Curling up with a loved one can be one of the nicest things while you are coming down, especially if they have been tripping too. Even if you cannot currently sleep, their presence will be a calming influence on you. Enjoy the closeness you feel with another person.

Integration: The Next Day, and Beyond!

You may feel changed or different after your trip. If you kept a journal during it, you can look back on the highs and lows you recorded. Perhaps you had some personal revelations, or simply thought of some goals you wish to achieve in the near or far future. If you experienced ‘Ego Death’ maybe you got to know yourself for the very first time?

The question is, how do you integrate this into your everyday life?

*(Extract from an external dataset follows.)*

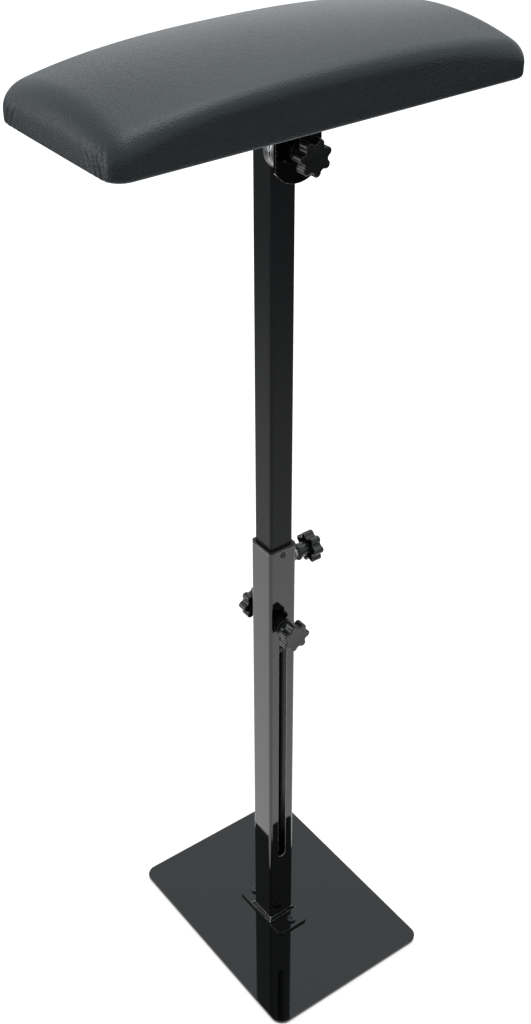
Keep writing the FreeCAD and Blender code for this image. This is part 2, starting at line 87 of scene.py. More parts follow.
def powder_coat(name, colour, mean_roughness, peel):
    """Baked powder coat: a slow orange-peel swell, and a bloom of handling that dulls it."""
    finish = new_finish(name)
    place = add_node(finish, "ShaderNodeTexCoord", {}, {}).outputs["Object"]
    # Orange peel waves are about 3 mm long, and the handling bloom patches about 35 mm.
    swell = add_node(finish, "ShaderNodeTexNoise", {}, {
        "Vector": place, "Scale": 1 / (3 * MM), "Detail": 1.5, "Roughness": 0.4,
    })
    bloom = add_node(finish, "ShaderNodeTexNoise", {}, {
        "Vector": place, "Scale": 1 / (35 * MM), "Detail": 5.0, "Roughness": 0.65,
    })
    dulling = add_node(finish, "ShaderNodeMapRange", {}, {
        "Value": bloom.outputs["Fac"], "From Min": 0.35, "From Max": 0.7,
        "To Min": mean_roughness * 0.7, "To Max": mean_roughness * 1.5,
    })
    relief = add_node(finish, "ShaderNodeBump", {}, {
        "Height": swell.outputs["Fac"], "Strength": peel, "Distance": 0.1 * MM,
    })
    return finish_surface(finish, {
        "Base Color": linear(colour),
        "Roughness": dulling.outputs["Result"],
        "Normal": relief.outputs["Normal"],
        "IOR": 1.52,
    })


def dress(node, finish, edge):
    """Gives a CAD node its finish, and breaks its sharp edges by a small round in mm."""
    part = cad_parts[node]
    part.data.materials.clear()
    part.data.materials.append(finish)
    weld = part.modifiers.new("join corners", "WELD")
    weld.merge_threshold = 0.001 * MM
    flats = part.modifiers.new("whole flats", "DECIMATE")
    flats.decimate_type = "DISSOLVE"
    flats.angle_limit = math.radians(0.4)
    rounding = part.modifiers.new("broken edges", "BEVEL")
    rounding.width = edge * MM
    rounding.segments = 2
    rounding.limit_method = "ANGLE"
    rounding.angle_limit = math.radians(32)
    evened = part.modifiers.new("even light on flats", "WEIGHTED_NORMAL")
    evened.mode = "FACE_AREA"
    return part


GLOSS_BLACK = "#08090a"
GLOSS_ROUGHNESS = 0.035
GLOSS_PEEL = 0.05

gloss_coat = powder_coat("gloss black powder coat", GLOSS_BLACK, GLOSS_ROUGHNESS, GLOSS_PEEL)
dress("base_plate", gloss_coat, 0.35)

# Rubber feet: four round moulded rubber pads, glued under the plate. They hold it from
# sliding, and keep its edge 2 mm off the floor, so that a dark line runs beneath it.
# The rubber is matt and takes no reflection.

moulded_rubber = new_finish("moulded black rubber")
rubber_place = add_node(moulded_rubber, "ShaderNodeTexCoord", {}, {}).outputs["Object"]
# The mould's grit is 0.1 mm, drawn as 0.4 mm so that it shows.
rubber_grit = add_node(moulded_rubber, "ShaderNodeTexNoise", {}, {
    "Vector": rubber_place, "Scale": 1 / (0.4 * MM), "Detail": 2.0,
})
rubber_relief = add_node(moulded_rubber, "ShaderNodeBump", {}, {
    "Height": rubber_grit.outputs["Fac"], "Strength": 0.4, "Distance": 0.05 * MM,
})
finish_surface(moulded_rubber, {
    "Base Color": linear("#161616"), "Roughness": 0.78, "Normal": rubber_relief.outputs["Normal"],
})
dress("rubber_feet", moulded_rubber, 0.3)

# Foot of the column: a small steel flange welded round the tube, and screwed to the plate.
# The weld was coated with the tube: soft ripples, and the powder runs thin on its edges.
# The two button-head screws are black oxide, oiled to a dull sheen.

weld_coat = new_finish("gloss black powder coat over weld")
weld_place = add_node(weld_coat, "ShaderNodeTexCoord", {}, {}).outputs["Object"]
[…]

By ‘integrate’ we mean apply it to your daily routine, or even change your daily routine or habits because of your trip. To actually internalise the things you may have felt, rather than brushing them off as an isolated experience. Remember how you felt during your trip. Were you attracted to nature? Maybe this implies you should make more effort to be outside, go on a trip to the countryside, or even just plant some seeds. Perhaps you enjoyed your introspection and want to incorporate meditation into your daily life. You can do this by taking classes or setting aside some time just for yourself everyday. Ditto with exercise or creative pursuits. To start yourself on the right track you could make a schedule: e.g. 20 minutes of meditation before bed, or learn a new tune on the guitar every week. 

Most of all, do not put pressure on yourself to be ‘different’ or ‘improved’ straight away. These things take time, especially if you are changing your long held habits. Continue to keep a journal; this way you can trace how you feel over the coming days and weeks, and chart your progress.

When you get back from a holiday, it takes some time to acclimatise again, but you keep all the good experiences with you. Perhaps you can treat this ‘trip’ the same way.